• [Given instruction] Of all the lines in the material, how many include the word "imported"? Give only the number.

• [Recorded data]
======

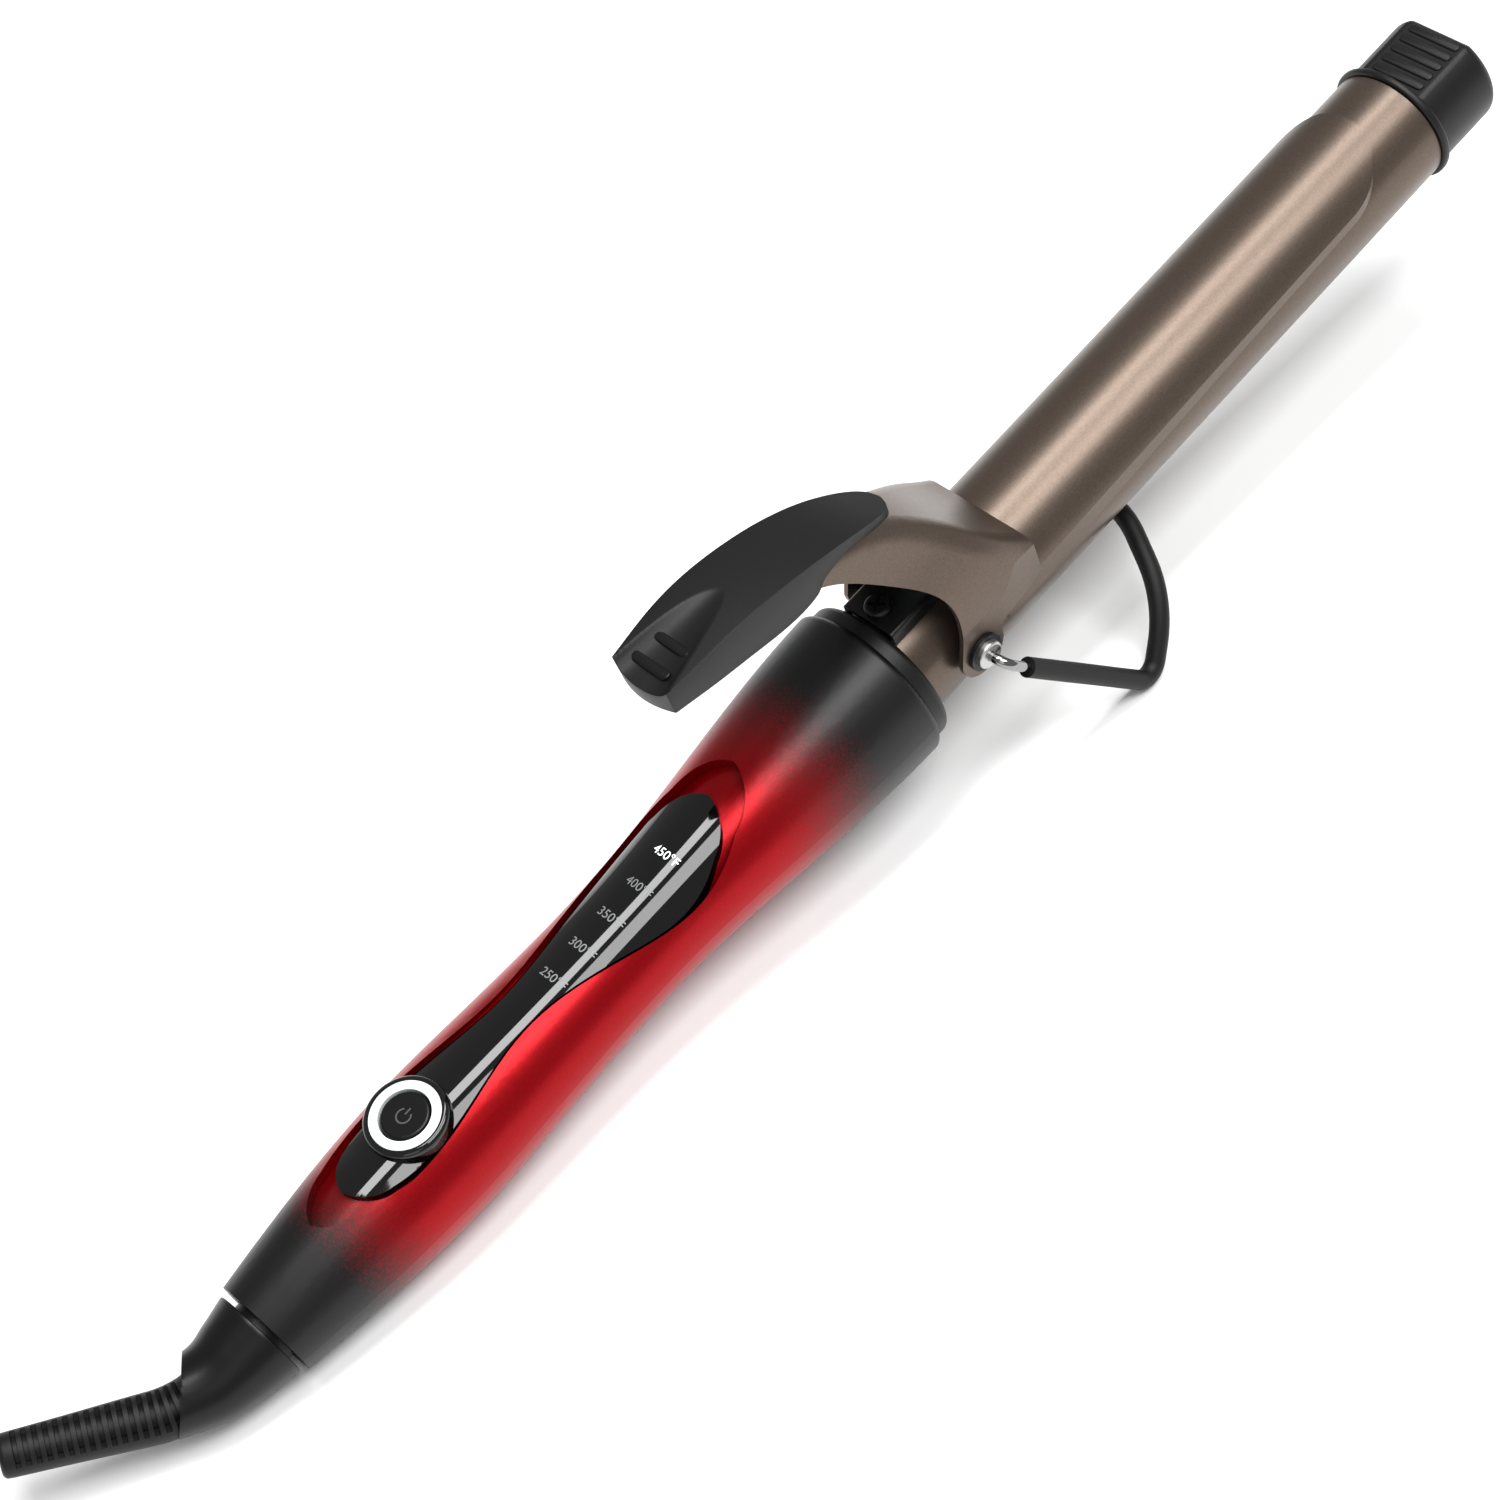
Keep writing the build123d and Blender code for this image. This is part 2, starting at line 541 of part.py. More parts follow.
def stand_path(sleeve_share=None):
    """The centre line: tang, leg, corner, arch and the same mirrored; a sleeve share starts it along the leg."""
    pivot = Vector(PIVOT_X, 0, PIVOT_Z)
    rise = Vector(STAND_RISE[0], 0, STAND_RISE[1])
    bend = pivot + Vector(0, -STAND_TANG_Y, 0)
    corner = pivot + Vector(STAND_CORNER[0], -STAND_CORNER[1], STAND_CORNER[2])
    shoulder = Vector(corner.X, -STAND_SHOULDER[1], corner.Z) + rise * STAND_SHOULDER[0]
    peak = Vector(corner.X, 0, corner.Z) + rise * STAND_PEAK
    if sleeve_share is None:
        half = [pivot + Vector(0, -WIRE_TANG_START, 0), bend, corner, shoulder]
        radii = STAND_RADII[:3]
    else:
        half = [bend + (corner - bend) * sleeve_share, corner, shoulder]
        radii = STAND_RADII[1:3]
    points = half + [peak] + [Vector(p.X, -p.Y, p.Z) for p in reversed(half)]
    return points, [*radii, STAND_RADII[3], *reversed(radii)]


def stand_rod(radius, sleeve_share=None):
    """A round rod along the stand's centre line."""
    points, radii = stand_path(sleeve_share)
    with BuildPart() as rod:
        with BuildLine() as line:
            route = FilletPolyline(*points, radius=radii)
        with BuildSketch(Plane(origin=route @ 0, z_dir=route % 0)):
            Circle(radius)
        sweep(path=line.wires()[0])
    return rod.part, line.wires()[0]


wire_solid, wire_line = stand_rod(WIRE_R)

with BuildPart() as stand_wire:
    add(wire_solid)
keep("stand_wire", stand_wire)

with BuildPart() as stand_sleeve:
    add(stand_rod(SLEEVE_R, SLEEVE_START)[0])
    add(stand_rod(WIRE_R + SLEEVE_GAP, SLEEVE_START - SLEEVE_OVERRUN)[0], mode=Mode.SUBTRACT)
keep("stand_sleeve", stand_sleeve)

# ---------------------------------------------------------------- swivel cap and strain relief


def bend_plane(x, out, angle):
    """A plane across the cord's way, turned from -X towards BEND."""
    heading = Vector(-cos(radians(angle)), 0, 0) + BEND * sin(radians(angle))
    return Plane(origin=Vector(x, 0, 0) + BEND * out, x_dir=Vector(1, 0, 0).cross(BEND), z_dir=heading)


def cap_form(inset):
    """The bent cap as a loft of circles."""
    with BuildPart() as form:
        for x, out, angle, radius in CAP_SECTIONS:
            with BuildSketch(bend_plane(x, out, angle)):
                Circle(radius - inset)
        loft()
    return form.part


relief_end_angle = radians(RELIEF_ANGLE)
BEND_END = (RELIEF_BEND_X - RELIEF_BEND_R * sin(relief_end_angle),
            RELIEF_BEND_R * (1 - cos(relief_end_angle)))


def relief_plane(distance):
    """The plane across the strain relief, at a distance along it from the start of its bend."""
    arc_length = RELIEF_BEND_R * relief_end_angle
    if distance < arc_length:
        turned = distance / RELIEF_BEND_R
        return bend_plane(RELIEF_BEND_X - RELIEF_BEND_R * sin(turned), RELIEF_BEND_R * (1 - cos(turned)),
                          degrees(turned))
    run = distance - arc_length
    return bend_plane(BEND_END[0] - run * cos(relief_end_angle), BEND_END[1] + run * sin(relief_end_angle),
                      RELIEF_ANGLE)


RELIEF_LENGTH = RELIEF_BEND_R * relief_end_angle + RELIEF_STRAIGHT


def relief_form(r_start, r_end, start, end):
    """The strain relief's round taper, from one distance along it to another."""
    with BuildPart() as form:
        stations = [start + (end - start) * k / 6 for k in range(7)]
        for station in stations:
            share = station / RELIEF_LENGTH
            with BuildSketch(relief_plane(station)):
                Circle(r_start + (r_end - r_start) * share)
        loft()
    return form.part


with BuildPart() as swivel_cap:
    add(cap_form(0))
    mouth = Plane(origin=Vector(-19.0, 0, 0) + BEND * 2.4, x_dir=Vector(1, 0, 0).cross(BEND),
                  z_dir=Vector(-0.672, 0, 0) + BEND * 0.74)
    split(bisect_by=mouth, keep=Keep.BOTTOM)
    add(relief_form(RELIEF_R[0] + 0.2, RELIEF_R[1] + 0.2, 0, 16), mode=Mode.SUBTRACT)
    add(cap_form(1.5) & block((-40, CAP_X - 1.8), (-30, 30), (-30, 30)), mode=Mode.SUBTRACT)
    add(ring(-6, 0, 4.4, 0), mode=Mode.SUBTRACT)
keep("swivel_cap", swivel_cap)

with BuildPart() as strain_relief:
    add(relief_form(RELIEF_R[0], RELIEF_R[1], 0, RELIEF_LENGTH))
    fillet(strain_relief.faces().sort_by(Axis.X)[0].edges(), 1.2)
    add(disc(bend_plane(-9.5, 0, 0), 5.9, 2.8))
    add(disc(bend_plane(-6, 0, 0), RELIEF_BORE_R, 6.3), mode=Mode.SUBTRACT)
    bend_bore_r = RELIEF_BORE_R + 0.1
    add(relief_form(bend_bore_r, bend_bore_r, 0, RELIEF_LENGTH - RELIEF_STRAIGHT + 0.3), mode=Mode.SUBTRACT)
    straight = relief_plane(RELIEF_LENGTH - RELIEF_STRAIGHT)
    add(disc(straight, RELIEF_BORE_R, RELIEF_STRAIGHT + 1), mode=Mode.SUBTRACT)
    slot_count = int((RELIEF_LENGTH - 10.5) / RELIEF_PITCH)
    for number in range(slot_count):
        station = RELIEF_LENGTH - 2.4 - number * RELIEF_PITCH
        side = 1 if number % 2 else -1
        with BuildSketch(relief_plane(station)):
            Circle(6)
            Circle(RELIEF_BORE_R + 0.35, mode=Mode.SUBTRACT)
            with Locations((side * 6.6, -1.2)):
                Rectangle(12, 8.4, mode=Mode.INTERSECT)
        extrude(amount=RELIEF_SLOT, mode=Mode.SUBTRACT)
keep("strain_relief", strain_relief)

with BuildPart() as swivel_spindle:
    add(ring(-6, CAP_X, 4.35, 0))
    add(ring(CAP_X, 2.6, NECK_R, 0))
    add(ring(2.6, 13.5, 4.6, 0))
    add(ring(2.7, 3.7, 8.0, 0))
    add(ring(-10, 20, 3.0, 0), mode=Mode.SUBTRACT)
keep("swivel_spindle", swivel_spindle)

with BuildPart() as slip_rings:
    for ring_x in (5.4, 9.4):
        add(ring(ring_x, ring_x + 2.0, 5.6, 4.6))
keep("slip_rings", slip_rings)

with BuildPart() as swivel_socket:
    add(ring(2.3, 14.6, 9.4, 0) & handle_body(HANDLE_WALL + 0.02))
    add(ring(2.0, 14.0, 8.3, 0), mode=Mode.SUBTRACT)
    add(ring(2.0, 16.0, 4.65, 0), mode=Mode.SUBTRACT)
keep("swivel_socket", swivel_socket)

with BuildPart() as contact_springs:
    for contact_x in (5.9, 9.9):
        add(block((contact_x, contact_x + 1.0), (-3.0, 3.0), (-7.0, -6.5)))
        add(block((contact_x, contact_x + 1.0), (2.5, 3.0), (-7.0, -5.95)))
        add(block((contact_x, contact_x + 1.0), (-3.0, -2.5), (-7.6, -6.5)))
keep("contact_springs", contact_springs)

# ---------------------------------------------------------------- resting attitude and export

# The iron leans until both corners of the stand and the handle's lower rim touch the table.
rim_r = HANDLE_SIDE[0][1]
stand_samples = [wire_line.position_at(k / 400) for k in range(401)]
LEAN = max(degrees(atan2(-p.Z - rim_r, p.X) + asin(SLEEVE_R / hypot(p.X, p.Z + rim_r)))
           for p in stand_samples)
leaned = {name: piece.moved(Location((0, 0, 0), (0, -LEAN, 0))) for name, piece in pieces.items()}
box = Compound(children=[piece.moved(Location((0, 0, 0))) for piece in leaned.values()]).bounding_box()
REST = Location((-(box.min.X + box.max.X) / 2, -(box.min.Y + box.max.Y) / 2, -box.min.Z))

for name, piece in leaned.items():
    placed = piece.moved(REST)
    placed.label = name
    export_step(placed, f"parts/{name}.step")
print("lean", LEAN, "rest", REST.position, "box", box.size)
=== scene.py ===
"""Curling iron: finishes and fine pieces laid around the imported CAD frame."""
import json
import math

import bmesh
import bpy
from mathutils import Euler, Matrix, Vector
from mathutils.bvhtree import BVHTree


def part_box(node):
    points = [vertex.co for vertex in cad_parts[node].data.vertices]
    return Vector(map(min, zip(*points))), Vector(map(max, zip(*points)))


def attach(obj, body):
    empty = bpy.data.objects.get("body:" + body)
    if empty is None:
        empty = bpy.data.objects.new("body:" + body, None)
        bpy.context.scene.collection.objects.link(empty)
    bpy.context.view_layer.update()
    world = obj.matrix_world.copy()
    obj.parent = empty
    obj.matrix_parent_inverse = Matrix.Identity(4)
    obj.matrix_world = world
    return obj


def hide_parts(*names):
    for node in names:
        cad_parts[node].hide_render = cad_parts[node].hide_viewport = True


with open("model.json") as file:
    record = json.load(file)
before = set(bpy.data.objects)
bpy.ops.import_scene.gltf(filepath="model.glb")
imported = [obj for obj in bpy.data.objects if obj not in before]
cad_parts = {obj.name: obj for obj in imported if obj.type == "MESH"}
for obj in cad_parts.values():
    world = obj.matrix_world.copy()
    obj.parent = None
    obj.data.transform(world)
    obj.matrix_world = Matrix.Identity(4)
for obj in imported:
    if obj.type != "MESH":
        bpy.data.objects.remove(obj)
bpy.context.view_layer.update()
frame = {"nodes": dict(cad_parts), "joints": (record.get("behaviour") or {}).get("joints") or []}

MM = 0.001

# The iron's own frame: X runs up the barrel from the handle's lower rim, Z points to the button side.
swivel = next(joint for joint in frame["joints"] if joint["name"] == "cord_swivel")
IRON_ORIGIN = Vector(swivel["pos_m"])
IRON_X = Vector(swivel["axis"]).normalized()
LEAN = math.asin(IRON_X.z)
IRON_TURN = Euler((0, -LEAN, 0))
IRON = Matrix.Translation(IRON_ORIGIN) @ IRON_TURN.to_matrix().to_4x4()


def iron(x, y, z):
    """A point of the iron's frame, given in millimetres, as a place in the row frame in metres."""
    return IRON @ (Vector((x, y, z)) * MM)


# ---------------------------------------------------------------- materials

def linear(hex_colour):
    """An sRGB colour such as "A0B1C2" as linear RGBA."""
    shares = [int(hex_colour[i:i + 2], 16) / 255 for i in (0, 2, 4)]
    return (*(c / 12.92 if c <= 0.04045 else ((c + 0.055) / 1.055) ** 2.4 for c in shares), 1.0)


def add(tree, kind, inputs=None, **properties):
    """Adds one node: its properties first, then for each input a value or the output that feeds it."""
    made = tree.nodes.new(kind)
    for name, value in properties.items():
        setattr(made, name, value)
    for socket, value in (inputs or {}).items():
        if isinstance(value, bpy.types.NodeSocket):
            tree.links.new(value, made.inputs[socket])
        else:
            made.inputs[socket].default_value = value
    return made


def start_material(name):
    """An empty material and its tree, with the iron's frame in millimetres as the pattern's coordinates."""
    made = bpy.data.materials.new(name)
    made.use_nodes = True
    tree = made.node_tree
    tree.nodes.clear()
    spot = add(tree, "ShaderNodeTexCoord")
    on_iron = add(tree, "ShaderNodeMapping", {
        "Vector": spot.outputs["Object"],
        "Location": IRON_ORIGIN,
        "Rotation": IRON_TURN,
        "Scale": (MM, MM, MM),
    }, vector_type="TEXTURE")
    return made, tree, on_iron.outputs["Vector"]


def end_material(tree, inputs):
    """The shader and the output that close a material's tree."""
    shader = add(tree, "ShaderNodeBsdfPrincipled", inputs)
    add(tree, "ShaderNodeOutputMaterial", {"Surface": shader.outputs["BSDF"]})


# Millimetres along the handle, black first, and how far the sprayed droplets scatter the fade.
LOWER_FADE = (21.5, 41.5)
UPPER_FADE = (156.5, 128.5)
FADE_SPECKLE = 14.0
# Patterns per millimetre. Real flakes are some 0.04 mm across, too fine to show, and are drawn about 0.2 mm.
SPRAY_DROPS = 2.2
PAINT_FLAKES = 6.0
ENAMEL_FLAKES = 5.0
ENAMEL_HAZE = 1.4
FLAKE_HEIGHT = 0.02
PAINT_METAL = 0.75
ENAMEL_METAL = 0.8
# The black paint and plastics reflect less than a smooth surface would, because their grain is dull.
PAINT_SPECULAR = 0.28
PLASTIC_SPECULAR = 0.25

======

• [Task answer] 4